Robert Klatt
Ein neues Brain-Computer-Interface (BCI) und eine Künstliche Intelligenz (KI) übersetzen die Hirnaktivität einer Schlaganfallpatientin nahezu in Echtzeit in Text oder gesprochene Sprache. In Zukunft könnte das System Menschen mit Sprachstörungen ihre Sprachfähigkeit zurückgeben.
Berkeley (U.S.A.). Ein Schlaganfall beschädigt bei vielen Betroffenen das Sprachnetzwerk des Gehirns. Es kann dadurch zu Sprachstörungen kommen, die in der Medizin als Aphasie bezeichnet werden. Manche Patienten können ihre sprachlichen Fähigkeiten wiedererlangen, während andere diese für immer verlieren. Die Wissenschaft arbeitet deshalb an Brain-Computer-Interfaces (BCIs), die die elektrischen Signale der Sprache direkt aus dem Gehirn auslesen und diese in Text oder computergenerierte Sprache umwandeln. BCIs hatten bisher jedoch deutliche Verzögerungen zwischen der Formulierung der Sätze in den Gedanken und der Ausgabe.
Forscher der University of California, Berkeley (UC Berkeley) haben nun ein neues BCI vorgestellt, das die Gehirnaktivität nahezu in Echtzeit als Text oder als Sprache ausgeben kann. Laut der Publikation im Fachmagazin Nature Neuroscience ist es gelungen, die starke Verzögerung zu entfernen, indem das neue Gerät die Gehirnaktivität kontinuierlich verarbeitet, also noch während der Mensch gedanklich einen Satz formuliert.
Das neue BCI wird aktuell mit drei Probanden erprobt. Es wurden bisher nur Ergebnisse einer Patientin veröffentlicht, die ihre Sprechfähigkeit nach einem Schlaganfall verloren hat. Der Patientin wurde ein Implantat mit 253 Elektrodenkanälen über dem motorischen Sprachzentrum eingepflanzt, das permanent die Gehirnaktivität in diesem Bereich überwacht.
Um die Gehirnaktivität in einen Text oder Sprachausgaben zu übersetzen, nutzen die Forscher eine Künstliche Intelligenz (KI).
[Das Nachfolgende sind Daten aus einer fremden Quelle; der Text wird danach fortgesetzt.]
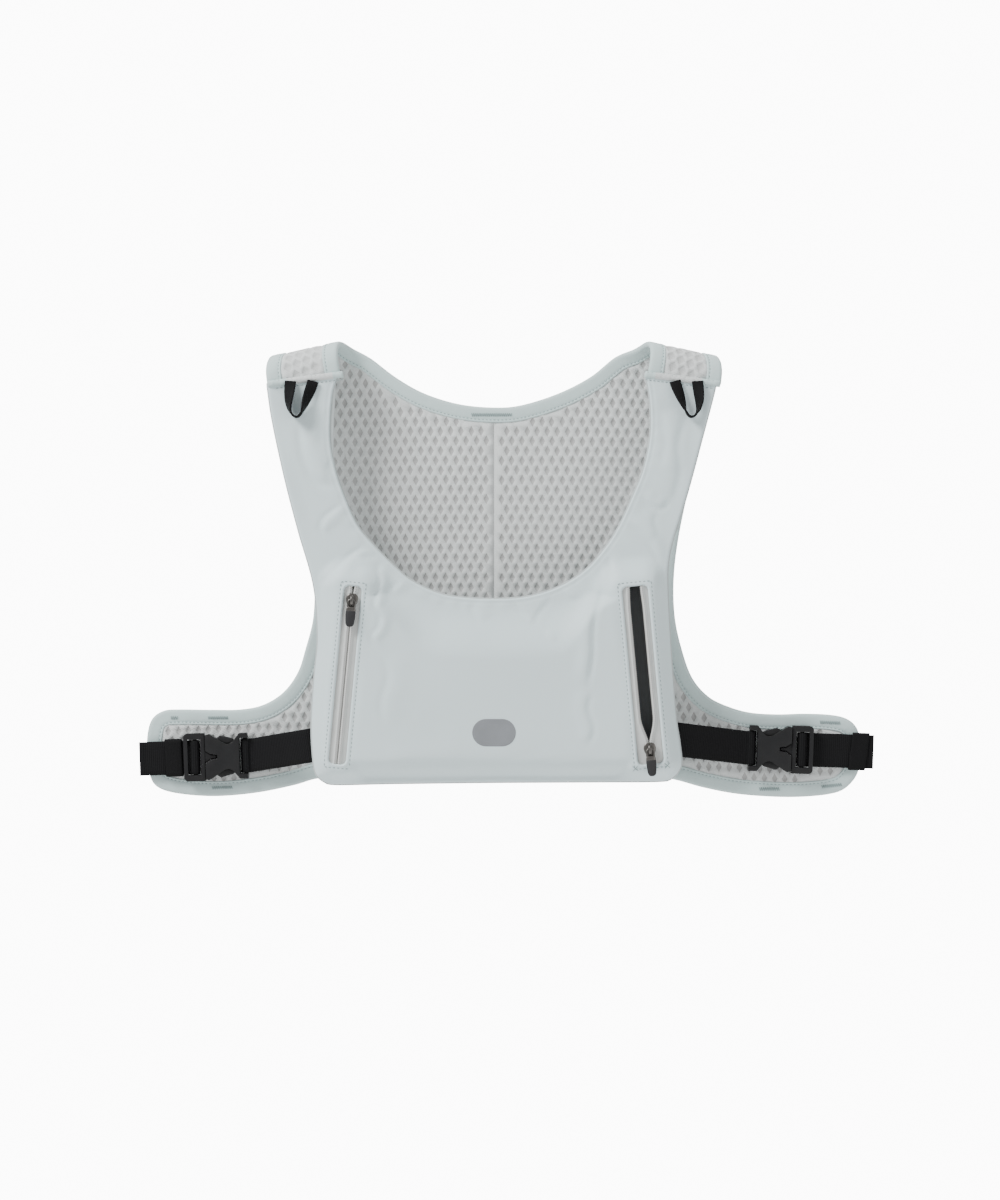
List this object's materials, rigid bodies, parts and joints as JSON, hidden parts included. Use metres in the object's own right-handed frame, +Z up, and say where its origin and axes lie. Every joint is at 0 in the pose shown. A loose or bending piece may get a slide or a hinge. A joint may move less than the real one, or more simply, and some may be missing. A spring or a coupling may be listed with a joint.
{
  "type": "running phone vest",
  "caption": "Light chest vest with padded shoulder straps, a zipped phone pocket, a mesh back with side wings and a side-release buckle each side.",
  "frame": {"origin": "midway between the undersides of the two shoulder folds, where the vest rests on the wearer", "axes": "+Z up as worn, front faces -Y, +X to the right of someone looking at the front"},
  "size_m": [0.4359, 0.0452, 0.27],
  "materials": {
    "cloth": "smooth stretch knit, matt with a soft sheen",
    "lining": "plain fine knit",
    "mesh": "spacer mesh with diamond holes",
    "binding": "folded stretch binding, stitched",
    "thread": "bartack thread",
    "print": "grey reflective heat-set film",
    "webbing": "black ribbed webbing",
    "elastic": "black woven elastic",
    "buckle": "black acetal, fine moulded grain",
    "tape": "light grey zip tape",
    "coil": "light grey nylon coil",
    "metal": "gunmetal plating",
    "rubber": "matt black moulded grip"
  },
  "bodies": {
    "vest": {"bartacks": "thread", "front_lining": "lining", "front_shell": "cloth", "left_back_mesh": "mesh", "left_buckle_plug": "buckle", "left_edge_binding": "binding", "left_front_webbing": "webbing", "left_plug_webbing": "webbing", "left_shoulder_arm_binding": "binding", "left_shoulder_mesh": "mesh", "left_shoulder_neck_binding": "binding", "left_shoulder_seam": "binding", "left_strap_anchor": "webbing", "left_strap_interlining": "lining", "left_strap_tail": "webbing", "left_zip_coils": "coil", "left_zip_tapes": "tape", "neck_binding": "binding", "pocket_divider": "lining", "reflective_print": "print", "right_back_mesh": "mesh", "right_buckle_plug": "buckle", "right_edge_binding": "binding", "right_front_webbing": "webbing", "right_plug_webbing": "webbing", "right_shoulder_arm_binding": "binding", "right_shoulder_mesh": "mesh", "right_shoulder_neck_binding": "binding", "right_shoulder_seam": "binding", "right_strap_anchor": "webbing", "right_strap_interlining": "lining", "right_strap_tail": "webbing", "right_zip_coils": "coil", "right_zip_tapes": "tape"},
    "left_slider": {"left_zip_slider": "metal"},
    "left_pull": {"left_zip_pull": "metal", "left_pull_grip": "rubber"},
    "left_housing": {"left_buckle_housing": "buckle", "left_housing_webbing": "webbing"},
    "left_upper_arm": {"left_upper_latch_arm": "buckle"},
    "left_lower_arm": {"left_lower_latch_arm": "buckle"},
    "left_keeper_band": {"left_keeper": "elastic"},
    "left_loop": {"left_gear_loop": "webbing"},
    "right_slider": {"right_zip_slider": "metal"},
    "right_pull": {"right_zip_pull": "metal", "right_pull_grip": "rubber"},
    "right_housing": {"right_buckle_housing": "buckle", "right_housing_webbing": "webbing"},
    "right_upper_arm": {"right_upper_latch_arm": "buckle"},
    "right_lower_arm": {"right_lower_latch_arm": "buckle"},
    "right_keeper_band": {"right_keeper": "elastic"},
    "right_loop": {"right_gear_loop": "webbing"}
  },
  "joints": [
    {"name": "left_zip_slide", "type": "slide", "parent": "vest", "child": "left_slider", "axis": [-0.0924, 0, -0.9957], "range_m": [0, 0.08727]},
    {"name": "left_pull_swing", "type": "hinge", "parent": "left_slider", "child": "left_pull", "pos_m": [-0.08277, -0.028, -0.14583], "axis": [-0.9957, 0, 0.0924], "range_deg": [0, 150]},
    {"name": "left_buckle_release", "type": "slide", "parent": "vest", "child": "left_housing", "axis": [0.9994, 0, 0.0349], "range_m": [0, 0.022], "deforming": ["left_front_webbing", "left_upper_latch_arm", "left_lower_latch_arm"]},
    {"name": "left_upper_arm_squeeze", "type": "hinge", "parent": "vest", "child": "left_upper_arm", "pos_m": [-0.17107, 0.0068, -0.23059], "axis": [0, 1, 0], "range_deg": [0, 6], "stiffness_Nm_per_rad": 0.2},
    {"name": "left_lower_arm_squeeze", "type": "hinge", "parent": "vest", "child": "left_lower_arm", "pos_m": [-0.17052, 0.0068, -0.24628], "axis": [0, -1, 0], "range_deg": [0, 6], "stiffness_Nm_per_rad": 0.2},
    {"name": "left_keeper_slide", "type": "slide", "parent": "vest", "child": "left_keeper_band", "axis": [-0.9994, 0, -0.0349], "range_m": [0, 0.002]},
    {"name": "left_loop_flap", "type": "hinge", "parent": "vest", "child": "left_loop", "pos_m": [-0.11242, -0.0177, -0.01784], "axis": [-1, 0, 0], "range_deg": [0, 80]},
    {"name": "right_zip_slide", "type": "slide", "parent": "vest", "child": "right_slider", "axis": [-0.0924, 0, 0.9957], "range_m": [0, 0.08727]},
    {"name": "right_pull_swing", "type": "hinge", "parent": "right_slider", "child": "right_pull", "pos_m": [0.09083, -0.028, -0.23273], "axis": [-0.9957, 0, -0.0924], "range_deg": [0, 150]},
    {"name": "right_buckle_release", "type": "slide", "parent": "vest", "child": "right_housing", "axis": [-0.9994, 0, 0.0349], "range_m": [0, 0.022], "deforming": ["right_front_webbing", "right_upper_latch_arm", "right_lower_latch_arm"]},
    {"name": "right_upper_arm_squeeze", "type": "hinge", "parent": "vest", "child": "right_upper_arm", "pos_m": [0.17627, 0.0068, -0.22609], "axis": [0, -1, 0], "range_deg": [0, 6], "stiffness_Nm_per_rad": 0.2},
    {"name": "right_lower_arm_squeeze", "type": "hinge", "parent": "vest", "child": "right_lower_arm", "pos_m": [0.17572, 0.0068, -0.24178], "axis": [0, 1, 0], "range_deg": [0, 6], "stiffness_Nm_per_rad": 0.2},
    {"name": "right_keeper_slide", "type": "slide", "parent": "vest", "child": "right_keeper_band", "axis": [0.9994, 0, -0.0349], "range_m": [0, 0.003]},
    {"name": "right_loop_flap", "type": "hinge", "parent": "vest", "child": "right_loop", "pos_m": [0.11242, -0.0177, -0.01784], "axis": [-1, 0, 0], "range_deg": [0, 80]}
  ],
  "couplings": [
    {"joint": "left_lower_arm_squeeze", "follows": "left_upper_arm_squeeze", "ratio": 1},
    {"joint": "right_lower_arm_squeeze", "follows": "right_upper_arm_squeeze", "ratio": 1}
  ]
}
Die haben sie trainiert, indem die Patienten vorgegebene Sätze aus 1.024 vorgegebenen Wörtern gedanklich formuliert hat und die dabei entstandene Gehirnaktivität aufgezeichnet wurde. Es konnte so ermittelt werden, welche Signale zu welchen Wörtern gehören.
Anschließend hat die Probandin gedanklich weitere Sätze formuliert, um zu überprüfen, ob die KI diese korrekt ausgeben kann. Die Verzögerung der Ausgabe lag bei nur einer Sekunde, während ältere BCIs dafür 20 Sekunden und mehr benötigen. Die Fehlerrate bei der Textausgabe (23,9 %) und der Sprachausgabe (45,3 %) waren jedoch noch zu hoch, um das Gerät im klinischen Alltag nutzen zu können. Bisher ist das BCI somit nur eine technische Machbarkeitsdemonstration, die noch weiterentwickelt werden muss.